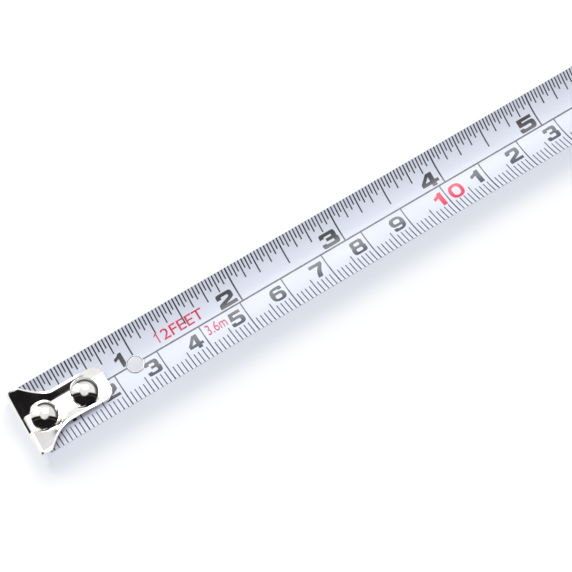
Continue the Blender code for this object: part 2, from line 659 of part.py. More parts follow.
def rivet(name, x, material, blade_zero):
    """A dome-headed rivet through the hook's slot and the blade, clenched underneath."""
    under_head = HOOK_FLAT_TOP + SEAT
    tail_top = -BLADE_THICKNESS - SEAT
    profile = [(0, tail_top - RIVET_TAIL_H), (RIVET_TAIL_R * 0.85, tail_top - RIVET_TAIL_H),
               (RIVET_TAIL_R, tail_top), (RIVET_SHANK_R, tail_top), (RIVET_SHANK_R, under_head),
               (RIVET_HEAD_R * 0.96, under_head)]
    for degrees in (12, 32, 52, 72, 90):
        angle = math.radians(degrees)
        profile.append((RIVET_HEAD_R * math.cos(angle), under_head + RIVET_HEAD_H * math.sin(angle)))
    profile[-1] = (0, under_head + RIVET_HEAD_H)
    return piece(name, lathe(bmesh.new(), profile), material, blade_zero, (x, 0, 0))


# ---- lock --------------------------------------------------------------------------
def lock_button(material, lock_rest):
    """The thumb button on the front, with its stem through the window."""
    back = CASE_FRONT - GAP
    front = back - LOCK_BUTTON_T
    half_h = LOCK_BUTTON_H / 2
    bm = bmesh.new()
    box(bm, (front, -LOCK_BUTTON_HALF, -half_h), (back, LOCK_BUTTON_HALF, half_h))
    faces = [face for face in bm.faces if face.calc_center_median().x < front + GAP]
    round_edges(bm, faces, LOCK_BUTTON_EDGE_R, 3)
    button = piece("lock_button", bm, material, lock_rest)
    grooves = bmesh.new()
    for index in range(LOCK_GROOVES):
        z = (index - (LOCK_GROOVES - 1) / 2) * LOCK_GROOVE_PITCH
        box(grooves, (front - WALL, -LOCK_BUTTON_HALF * 0.7, z - LOCK_GROOVE_HALF),
            (front + LOCK_GROOVE_DEPTH, LOCK_BUTTON_HALF * 0.7, z + LOCK_GROOVE_HALF))
    combine(button, grooves, "DIFFERENCE", lock_rest)
    stem = bmesh.new()
    box(stem, (back - GAP, -LOCK_STEM_HALF, -LOCK_STEM_H / 2),
        (CASE_FRONT + WALL, LOCK_STEM_HALF, LOCK_STEM_H / 2))
    return combine(button, stem, "UNION", lock_rest)


def lock_foot_low():
    """Height of the slider's foot above the base when locked."""
    return MOUTH_TOP + 2 * MOUTH_CLEARANCE + GAP


def lock_slider(material, lock_rest):
    """The plate behind the front wall that carries the brake pads down to the blade."""
    front = CASE_FRONT + WALL + GAP
    low = lock_foot_low() - LOCK_BUTTON_Z
    top = LOCK_STEM_H / 2 + LOCK_TRAVEL
    foot_half = lock_pad_outer()
    bm = box(bmesh.new(), (front, -LOCK_PLATE_HALF, low), (front + LOCK_PLATE_T, LOCK_PLATE_HALF, top))
    slider = piece("lock_slider", bm, material, lock_rest)
    foot = box(bmesh.new(), (front, -foot_half, low), (front + LOCK_FOOT_REACH, foot_half, low + LOCK_FOOT_T))
    return combine(slider, foot, "UNION", lock_rest)


def lock_pad_inner():
    """Nearest edge of a brake pad, clear of the hook's tail and the rivets."""
    return max(HOOK_WAIST_HALF, RIVET_HEAD_R) + 2 * GAP


def lock_pad_outer():
    """Far edge of a brake pad."""
    return lock_pad_inner() + BRAKE_PAD_WIDTH


def brake_pad(name, side, material, lock_rest):
    """A rubber pad under the slider's foot, cut to the blade's hollow."""
    back = CASE_FRONT + WALL + GAP + LOCK_FOOT_REACH
    top = lock_foot_low() - GAP
    near, far = lock_pad_inner(), lock_pad_outer()

    def blade_top(y):
        return BLADE_HEIGHT + BLADE_CURVE_R - math.sqrt(BLADE_CURVE_R ** 2 - y * y) + GAP

    section = [(near, blade_top(near)), ((near + far) / 2, blade_top((near + far) / 2)),
               (far, blade_top(far)), (far, top), (near, top)]
    bm = bmesh.new()
    rings = [[bm.verts.new((x, side * y, z - LOCK_BUTTON_Z)) for y, z in section]
             for x in (back - BRAKE_PAD_LENGTH, back)]
    return piece(name, capped(bm, rings), material, lock_rest)


# ---- the whole tape measure --------------------------------------------------------
def build():
    """Clear the scene and make every piece in its place."""
    for thing in list(bpy.data.objects):
        bpy.data.objects.remove(thing, do_unlink=True)

    graphite = paint("case_plastic", (0.16, 0.17, 0.19), 0.45)
    rubber = paint("soft_grip", (0.03, 0.03, 0.035), 0.8)
    label = paint("label_face", (0.72, 0.73, 0.75), 0.4)
    red = paint("button_plastic", (0.70, 0.06, 0.07), 0.4)
    white_blade = paint("blade_enamel", (0.72, 0.75, 0.86), 0.35)
    chrome = paint("hook_chrome", (0.80, 0.79, 0.77), 0.1, 1.0)
    steel = paint("plain_steel", (0.55, 0.56, 0.58), 0.3, 1.0)
    black_zinc = paint("screw_steel", (0.30, 0.31, 0.33), 0.4, 1.0)
    nylon = paint("reel_plastic", (0.75, 0.74, 0.70), 0.5)

    reel_axis = anchor("reel_axis", None, (0, 0, REEL_Z))
    blade_zero = anchor("blade_zero", None, (ZERO_X, 0, BLADE_HEIGHT))
    hook_zero = anchor("hook_zero", blade_zero)
    lock_rest = anchor("lock_rest", None, (0, 0, LOCK_BUTTON_Z))

    half_shell("case_left", -1, graphite)
    half_shell("case_right", 1, graphite)
    side_grip("grip_left", -1, rubber)
    side_grip("grip_right", 1, rubber)
    label_plate(label)
    front_bumper(rubber)
    blade_guide(steel)
    centre_post(steel, reel_axis)
    belt_clip(steel)
    clip_head_y = SHELL_HALF + SEAT + CLIP_T + SEAT
    screw("clip_screw", black_zinc, 0, CLIP_SCREW_Z, clip_head_y, SIDE_WALL + CLIP_T)
    names = ("case_screw_top_front", "case_screw_top_back", "case_screw_base_back")
    for name, centre in zip(names, boss_centres()):
        screw(name, black_zinc, centre.x, centre.z, SHELL_HALF - SCREW_HEAD_H, SCREW_LENGTH)

    reel_drum(nylon, reel_axis)
    reel_cover(nylon, reel_axis)
    power_spring(steel, reel_axis)
    blade_coil(white_blade, reel_axis)

    blade_strip(white_blade, blade_zero)
    end_hook(chrome, hook_zero)
    rivet("rivet_front", RIVET_FRONT_X, chrome, blade_zero)
    rivet("rivet_rear", RIVET_REAR_X, chrome, blade_zero)

    lock_button(red, lock_rest)
    lock_slider(nylon, lock_rest)
    brake_pad("brake_pad_left", -1, rubber, lock_rest)
    brake_pad("brake_pad_right", 1, rubber, lock_rest)


build()
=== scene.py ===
import math
import bpy
from mathutils import Matrix, Vector


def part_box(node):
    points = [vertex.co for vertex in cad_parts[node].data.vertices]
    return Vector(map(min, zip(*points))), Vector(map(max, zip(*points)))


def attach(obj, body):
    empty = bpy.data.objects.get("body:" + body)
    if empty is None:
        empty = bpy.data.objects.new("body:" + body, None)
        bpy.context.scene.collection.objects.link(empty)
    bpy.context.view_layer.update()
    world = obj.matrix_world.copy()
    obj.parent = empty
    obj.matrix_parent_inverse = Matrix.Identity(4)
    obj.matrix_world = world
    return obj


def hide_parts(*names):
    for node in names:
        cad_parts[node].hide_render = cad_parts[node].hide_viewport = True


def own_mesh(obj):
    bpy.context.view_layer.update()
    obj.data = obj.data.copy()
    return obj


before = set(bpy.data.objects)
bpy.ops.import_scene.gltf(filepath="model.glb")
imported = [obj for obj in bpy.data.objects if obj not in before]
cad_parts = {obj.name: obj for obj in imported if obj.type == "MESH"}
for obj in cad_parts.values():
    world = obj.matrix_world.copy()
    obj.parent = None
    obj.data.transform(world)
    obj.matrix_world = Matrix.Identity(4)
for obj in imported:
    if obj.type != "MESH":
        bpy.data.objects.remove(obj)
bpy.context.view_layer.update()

MM = 0.001


# ---- The table and the light ---------------------------------------------------------
# A plain white sheet under the tape, a white sky with one dark side so that the
# chrome has something to show, and a large soft lamp over the inch edge.
FLOOR_LIT = (0.60, 0.55, 0.40)     # the part of the floor's white that a shadow can take away
FLOOR_GLOW = (0.445, 0.495, 0.635)
SKY_LIGHT = (0.93, 0.96, 1.0)
SKY_STRENGTH = 0.60
DARK_SIDE = (-0.50, -0.85, 0.0)
WINDOW_SIDE = (-0.843, 0.535, 0.0)
ROOM_WHITE = (0.96, 0.96, 0.96)    # what polished metal shows of the room's bright side
ROOM_BROWN = (0.085, 0.058, 0.052)
ROOM_BLACK = (0.010, 0.009, 0.010)


def clear_selection():
    if bpy.context.mode != "OBJECT":
        bpy.ops.object.mode_set(mode="OBJECT")
    bpy.ops.object.select_all(action="DESELECT")


def new_material(name, colour=None, roughness=None, metallic=0.0):
    material = bpy.data.materials.new(name)
    material.use_nodes = True
    tree = material.node_tree
    surface = tree.nodes["Principled BSDF"]
    if colour is not None:
        surface.inputs["Base Color"].default_value = (*colour, 1)
    if roughness is not None:
        surface.inputs["Roughness"].default_value = roughness
    surface.inputs["Metallic"].default_value = metallic
    return material, tree, surface


def ramp_node(tree, value, low, high, smooth=True):
    node = tree.nodes.new("ShaderNodeMapRange")
    node.interpolation_type = "SMOOTHSTEP" if smooth else "LINEAR"
    node.inputs["From Min"].default_value = low
    node.inputs["From Max"].default_value = high
    tree.links.new(value, node.inputs["Value"])
    return node.outputs["Result"]


def math_node(tree, operation, first, second):
    node = tree.nodes.new("ShaderNodeMath")
    node.operation = operation
    for socket, value in zip(node.inputs, (first, second)):
        if isinstance(value, (int, float)):
            socket.default_value = value
        else:
            tree.links.new(value, socket)
    return node.outputs["Value"]


clear_selection()
bpy.ops.mesh.primitive_plane_add(size=6.0, location=(0, 0, 0))
table = bpy.context.object
table.name = "table_sheet"
paper, tree, surface = new_material("table_white", FLOOR_LIT, 0.9)
surface.inputs["Specular IOR Level"].default_value = 0.0
rays = tree.nodes.new("ShaderNodeLightPath")
seen = math_node(tree, "MAXIMUM", rays.outputs["Is Camera Ray"], rays.outputs["Is Glossy Ray"])
seen = math_node(tree, "MAXIMUM", seen, rays.outputs["Is Transmission Ray"])
glow = tree.nodes.new("ShaderNodeEmission")
glow.inputs["Color"].default_value = (*FLOOR_GLOW, 1)
tree.links.new(seen, glow.inputs["Strength"])
both = tree.nodes.new("ShaderNodeAddShader")
tree.links.new(surface.outputs["BSDF"], both.inputs[0])
tree.links.new(glow.outputs["Emission"], both.inputs[1])
tree.links.new(both.outputs["Shader"], tree.nodes["Material Output"].inputs["Surface"])
table.data.materials.append(paper)

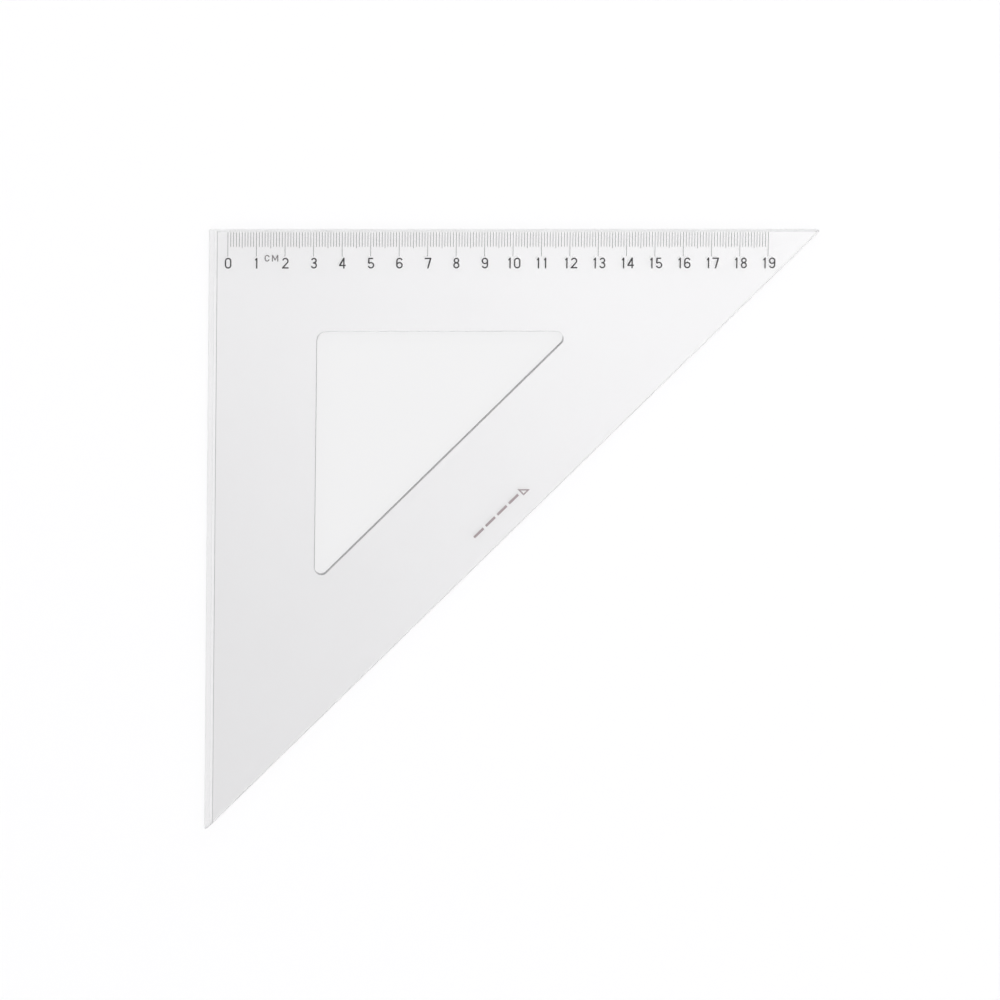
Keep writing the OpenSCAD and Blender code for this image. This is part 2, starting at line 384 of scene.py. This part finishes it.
world = bpy.data.worlds.new("studio")
scene.world = world
world.use_nodes = True
wtree = world.node_tree
background = wtree.nodes["Background"]
toward = node(wtree, "SeparateXYZ", {0: node(wtree, "TexCoord").outputs["Generated"]})
walls = span(wtree, toward.outputs["Z"], 0.0, WALLS_TOP, WALLS_LOW, WALLS_HIGH)
lean = math_node(wtree, "ADD", toward.outputs["X"], toward.outputs["Y"])
bright_side = span(wtree, lean, GAP_ENDS, PANEL_STARTS, 0.0, 1.0)
ceiling = span(wtree, bright_side, 0.0, 1.0, GAP, PANEL, smooth=False)
overhead = span(wtree, toward.outputs["Z"], OVERHEAD_FROM, OVERHEAD_TO, 0.0, 1.0)
wtree.links.new(mix(wtree, overhead, walls, ceiling), background.inputs["Strength"])
wtree.links.new(ramp(wtree, bright_side, DIM_TINT, WHITE, 0.0, 1.0), background.inputs["Color"])

KEY_PLACE = Vector((0.7, 0.65, 1.5))
KEY_AIM = Vector((0.05, 0.05, 0.0))
KEY_SIZE = 2.0
KEY_WATTS = 2.2

key_data = bpy.data.lights.new("key", "AREA")
key_data.shape = "SQUARE"
key_data.size = KEY_SIZE
key_data.energy = KEY_WATTS
key = bpy.data.objects.new("key", key_data)
scene.collection.objects.link(key)
key.location = KEY_PLACE
key.rotation_euler = (KEY_AIM - KEY_PLACE).to_track_quat("-Z", "Y").to_euler()

# ---- Camera ----

CAMERA_SIDE = math.radians(117.5)
CAMERA_RISE = math.radians(77.73)
CAMERA_ROLL = math.radians(0.879)
CAMERA_FAR = 2.8
LENS_MM = 286.1
SENSOR_MM = 36.0
CLIP_NEAR = 0.01
CLIP_FAR = 50.0
AIM = Vector((-0.00392, 0.01084, 0.0015))

back = Vector((
    math.cos(CAMERA_SIDE) * math.cos(CAMERA_RISE),
    math.sin(CAMERA_SIDE) * math.cos(CAMERA_RISE),
    math.sin(CAMERA_RISE)))
# Before the roll, the plain leg stands upright in the picture
right = Vector((0, 1, 0)).cross(back).normalized()
up = back.cross(right)
turned_right = math.cos(CAMERA_ROLL) * right + math.sin(CAMERA_ROLL) * up
turned_up = math.cos(CAMERA_ROLL) * up - math.sin(CAMERA_ROLL) * right
camera_data = bpy.data.cameras.new("camera")
camera_data.lens = LENS_MM
camera_data.sensor_width = SENSOR_MM
camera_data.clip_start = CLIP_NEAR
camera_data.clip_end = CLIP_FAR
camera = bpy.data.objects.new("camera", camera_data)
scene.collection.objects.link(camera)
axes = Matrix((turned_right, turned_up, back)).transposed()
camera.matrix_world = Matrix.Translation(AIM + back * CAMERA_FAR) @ axes.to_4x4()
scene.camera = camera

# ---- The end ----

bpy.context.view_layer.update()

**DIRECTION**
Output the lines of the records above exactly as they appear, from the line containing "lock_button(red, lock_rest)" through the line containing "bpy.data.objects.remove(obj)".

**SOLVED PROBLEM**
    lock_button(red, lock_rest)
    lock_slider(nylon, lock_rest)
    brake_pad("brake_pad_left", -1, rubber, lock_rest)
    brake_pad("brake_pad_right", 1, rubber, lock_rest)


build()
=== scene.py ===
import math
import bpy
from mathutils import Matrix, Vector


def part_box(node):
    points = [vertex.co for vertex in cad_parts[node].data.vertices]
    return Vector(map(min, zip(*points))), Vector(map(max, zip(*points)))


def attach(obj, body):
    empty = bpy.data.objects.get("body:" + body)
    if empty is None:
        empty = bpy.data.objects.new("body:" + body, None)
        bpy.context.scene.collection.objects.link(empty)
    bpy.context.view_layer.update()
    world = obj.matrix_world.copy()
    obj.parent = empty
    obj.matrix_parent_inverse = Matrix.Identity(4)
    obj.matrix_world = world
    return obj


def hide_parts(*names):
    for node in names:
        cad_parts[node].hide_render = cad_parts[node].hide_viewport = True


def own_mesh(obj):
    bpy.context.view_layer.update()
    obj.data = obj.data.copy()
    return obj


before = set(bpy.data.objects)
bpy.ops.import_scene.gltf(filepath="model.glb")
imported = [obj for obj in bpy.data.objects if obj not in before]
cad_parts = {obj.name: obj for obj in imported if obj.type == "MESH"}
for obj in cad_parts.values():
    world = obj.matrix_world.copy()
    obj.parent = None
    obj.data.transform(world)
    obj.matrix_world = Matrix.Identity(4)
for obj in imported:
    if obj.type != "MESH":
        bpy.data.objects.remove(obj)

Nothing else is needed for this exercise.